2. Priests served in the presence of God, so we serve in the presence of God.  That is why we are told, “And whatever you do, whether in word or deed, do it all in the name of the Lord Jesus, giving thanks to God the Father through him” (Col. 3:17).  Whether we are praying, worshiping, washing dishes, or mowing the lawn, we are in the presence of God because his presence is within us.  It is the anointing. Because of that, whatever we do is to be done with Jesus in mind and done as an offering to him.

 

The anointing consecrates us.  It sets us apart for service unto Him and we are never to be used for ordinary purposes again. That means that you are sacred.  You have the seal of the Holy Spirit on you.  You are marked for God’s purposes and his purposes are extraordinary. Everything you do as an anointed believer is significant because it is sacred.

 

I understand that a lot of what we do in life doesn’t feel sacred.  Cleaning house, paying the bills, and changing diapers just don’t feel spiritual.
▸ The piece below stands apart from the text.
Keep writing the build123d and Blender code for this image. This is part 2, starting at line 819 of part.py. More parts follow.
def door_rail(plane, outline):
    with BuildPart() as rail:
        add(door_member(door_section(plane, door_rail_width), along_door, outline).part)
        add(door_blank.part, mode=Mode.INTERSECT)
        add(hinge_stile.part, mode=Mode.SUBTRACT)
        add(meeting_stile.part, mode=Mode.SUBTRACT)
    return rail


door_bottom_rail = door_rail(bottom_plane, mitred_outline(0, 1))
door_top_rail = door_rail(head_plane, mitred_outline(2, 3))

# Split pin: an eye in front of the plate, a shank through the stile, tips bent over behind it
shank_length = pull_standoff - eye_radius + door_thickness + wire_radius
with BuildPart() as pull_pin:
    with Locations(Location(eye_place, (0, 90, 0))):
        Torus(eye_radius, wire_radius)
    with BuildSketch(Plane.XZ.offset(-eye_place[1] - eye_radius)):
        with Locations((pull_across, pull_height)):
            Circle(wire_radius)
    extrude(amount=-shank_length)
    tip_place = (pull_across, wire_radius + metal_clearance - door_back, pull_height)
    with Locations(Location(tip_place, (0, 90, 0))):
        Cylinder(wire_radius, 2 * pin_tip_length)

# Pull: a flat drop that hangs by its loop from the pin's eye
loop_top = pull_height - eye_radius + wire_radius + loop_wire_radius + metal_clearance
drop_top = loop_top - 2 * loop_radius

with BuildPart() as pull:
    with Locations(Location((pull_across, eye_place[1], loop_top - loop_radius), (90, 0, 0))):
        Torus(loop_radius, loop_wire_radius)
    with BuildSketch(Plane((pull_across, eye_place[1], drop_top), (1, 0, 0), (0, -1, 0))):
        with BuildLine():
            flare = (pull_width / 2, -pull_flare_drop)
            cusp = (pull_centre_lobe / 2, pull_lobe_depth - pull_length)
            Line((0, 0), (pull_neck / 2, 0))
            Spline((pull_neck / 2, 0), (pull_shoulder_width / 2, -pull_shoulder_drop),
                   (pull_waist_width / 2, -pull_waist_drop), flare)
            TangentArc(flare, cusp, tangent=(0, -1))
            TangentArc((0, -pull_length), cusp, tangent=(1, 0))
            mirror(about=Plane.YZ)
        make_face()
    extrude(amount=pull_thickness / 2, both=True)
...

But you are a priest all the time. The Holy Spirit is in you every moment.  Even the everyday functions of life are sacred simply because you are doing them in the presence of God. Cleaning burnt fat off of the Altar of Burnt Offering and scrubbing the bowls that had the dried blood of bulls and goats probably didn’t seem sacred.  It was dirty, stinky work.  But because it contributed to the glory of God and because it was done by an anointed priest it was holy.  Everything we do as believers should contribute to the glory of God because we should do it all with excellence “as unto the Lord.”  As Spirit-filled believers, every part of our lives should point to Jesus and, therefore, has a holy significance.

 

3. The anointing carries the enabling power of God for the things you are called to do. Kings received it and priests received it.  It represented the Spirit of God and, therefore, declared that God’s Spirit would enable these men to fulfill their office with wisdom, character, and power. His anointing on us declares the same thing. We should never feel as if the ministry that God has set before us, whether church, business or family, is beyond our reach.  You are anointed.

 

When Peter calls us a royal priesthood (1 Peter 2:9) he is declaring that we are both kings and priests.  John says that God has made us kings and priests (Rev.1:6). You are anointed to lead, to rule, to worship, and to serve. You are anointed to represent God before men. You are set apart for service unto God and for extraordinary purposes.

 

Keep that truth in your heart today when the accuser of the brethren whispers how insignificant and incompetent you are or when you begin to feel that your life is ordinary and meaningless.  Remember the anointing.  Look for the sacred. Ask for a revelation of how the smallest things have priestly significance in the kingdom of God. Understand who you are – God’s king and priest on the earth and his anointing is for you and no other.